GI has been investigated from a number of perspectives across the different contexts described above. Highlights from this UREx work are listed below:
Workshops & Engagement:
- GI Virtual Innovation Plazas
- From Nov 2018 to March 2019, three online dialogues focused on practitioner experiences of successful green infrastructure implementation stories from Portland (Oregon), Bogotá (Colombia), and Phoenix (Arizona).
- GI workshop in Baltimore:
- On 18 April 2019, a workshop on Pathways to Green Infrastructure Implementation was held to identify design principles and best practices for working with communities on GI implementation, including a special presentation from Blue Water Baltimore’s Ashley Traut on how to put people first in the planning process.
- Graduate and postdoctoral fellows have produced several episodes of the Future Cities podcast about various diverse forms of green infrastructure and the impacts of that GI. Below are those episodes:
Academic publications:
- Financing green infrastructure is difficult. As a new and yet-to-be-standardized form of infrastructure, many different sources are often cobbled together to fund emerging green infrastructure programs in the United States. A recent review of an ASLA project database of green infrastructure projects summarizes current strategies in place (Zimmerman, Brenner, and Llopis Abella 2019).
- Green infrastructure has evolved over more than a century, co-exists with other forms of infrastructure, such as gray infrastructures, and can be integrated with these other forms (Zimmerman, Grimm, and Brawley-Chesworth 2020).
- Most existing green infrastructure is designed to accommodate average events, not extreme events. Research looking at design storms used to size green stormwater infrastructure facilities (i.e. bioswales, green roofs) has shown that most cities in temperate regions design green infrastructure facilities to accommodate average rainfall and stormwater runoff events; in extreme, concentrated rainfall events – called cloudbursts – these green stormwater infrastructure facilities are quickly overwhelmed (Rosenzweig et al. 2018).
- Cities are beginning to work together to share knowledge and develop stormwater GI that provides ecosystem services between rain events, during conventional design storms, and under extreme rain conditions (Rosenzweig et al. 2019).
- The New York City Green Infrastructure Plan demonstrates how innovative, engineered systems that mimic natural water cycling processes can be utilized to improve water management in an ultra-urban setting. Although New York City has not been able to meet anticipated stormwater management milestones, the city demonstrated that green infrastructure could be successfully deployed in even its densest communities and that the use of green infrastructure can be institutionalized into city operations (Rosenzweig and Fekete, 2018).
- Green stormwater infrastructure (GSI) is more concentrated in affluent neighborhoods in Baltimore and Portland, indicating that there are distributional equity concerns in those cities. Cities may need to allocate more resources to less affluent diverse neighborhoods that do not currently have GSI (Baker et al. 2019).

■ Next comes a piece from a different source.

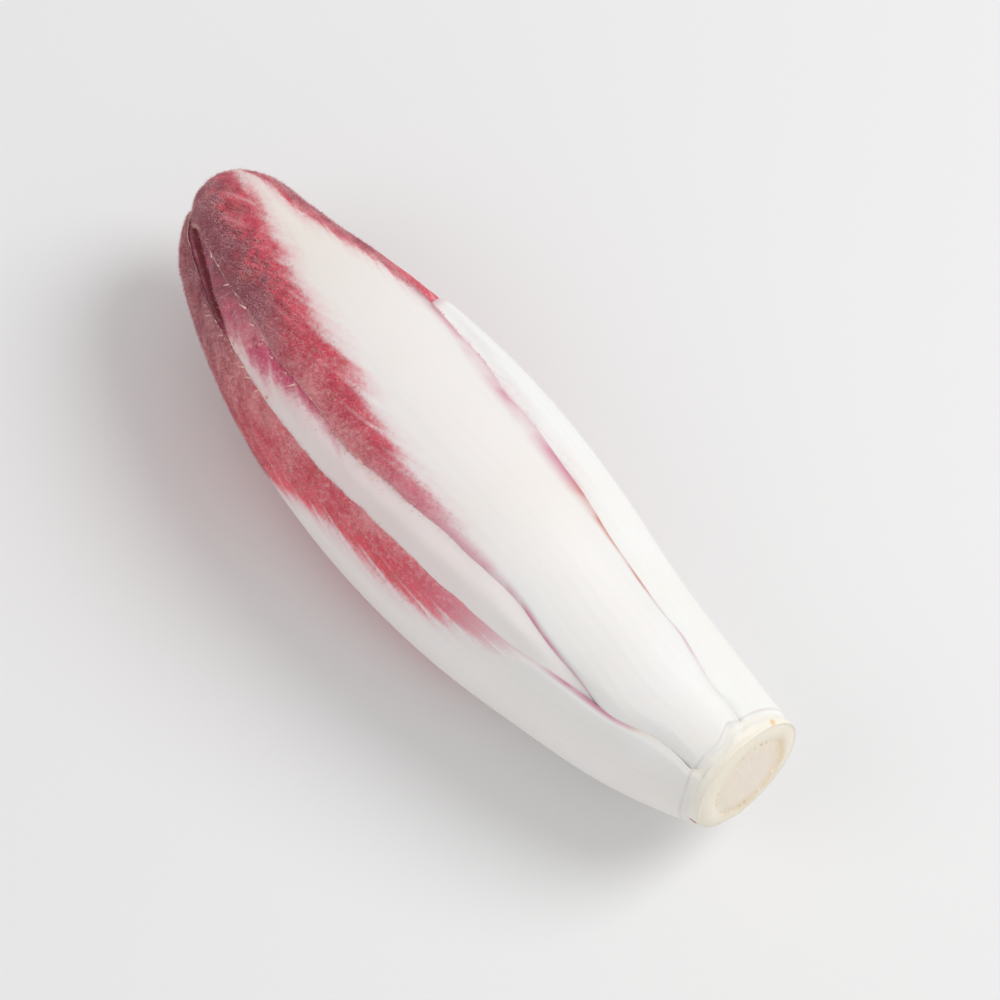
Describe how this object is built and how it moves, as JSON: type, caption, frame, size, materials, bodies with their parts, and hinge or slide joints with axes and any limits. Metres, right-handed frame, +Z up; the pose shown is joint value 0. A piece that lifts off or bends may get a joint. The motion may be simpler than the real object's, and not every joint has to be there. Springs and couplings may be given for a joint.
{
  "type": "red belgian endive",
  "caption": "Long pointed head of red and white chicory leaves wrapped closely round a short cut stem, lying on its side",
  "frame": {"origin": "centre of the bounding box in plan, at the level of the surface the head lies on", "axes": "+X runs along the head from the cut stem to the tip, +Z is up, and +Y is towards the side that the head bows to"},
  "size_m": [0.1498, 0.0468, 0.0447],
  "materials": {
    "white_leaf": "crisp waxy white midrib with a red and pink blade edge, softly shining",
    "red_leaf": "deep red leaf blade with pale veins and a dusty bloom over it, softly shining",
    "inner_leaf": "pale inner leaf, white below and pink towards its edge",
    "stem": "moist cut stem, cream with a tan ring of vessels"
  },
  "bodies": {
    "root": {"outer_leaf_front": "red_leaf", "outer_leaf_top": "white_leaf", "outer_leaf_under": "white_leaf", "outer_leaf_back": "white_leaf", "second_leaf_front": "red_leaf", "second_leaf_low": "red_leaf", "second_leaf_back": "red_leaf", "second_leaf_far": "red_leaf", "inner_leaf_1": "inner_leaf", "inner_leaf_2": "inner_leaf", "inner_leaf_3": "inner_leaf", "inner_leaf_4": "inner_leaf", "inner_leaf_5": "inner_leaf", "inner_leaf_6": "inner_leaf", "inner_leaf_7": "inner_leaf", "stem_and_heart": "stem"}
  },
  "joints": []
}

- Spatial distribution of GSI matters. Distributed GSI outperformed centralized structures, reducing runoff ratio, peak discharge, and flashiness index in a suburban Portland neighborhood. The findings of this research indicate that downstream flooding could be reduced more effectively with a careful spatial design of GSI (Fahy and Chang 2019).
- Comparison of green infrastructure types and policies across contexts (McPhillips and Matsler 2018)
- Socio-ecological frameworks for stormwater management (Flynn and Davidson 2016)
- A framework called “climate justicescapes” integrates SETs vulnerability indices and spatial analysis in 48 continental US states to identify hotspots of climate justice in cities. This helps identify gaps and prioritize resources for investing in GI in vulnerable communities (Cheng 2020).
- Social microbial activity in bioswales was tested across multiple UREx cities (Rivers 2018).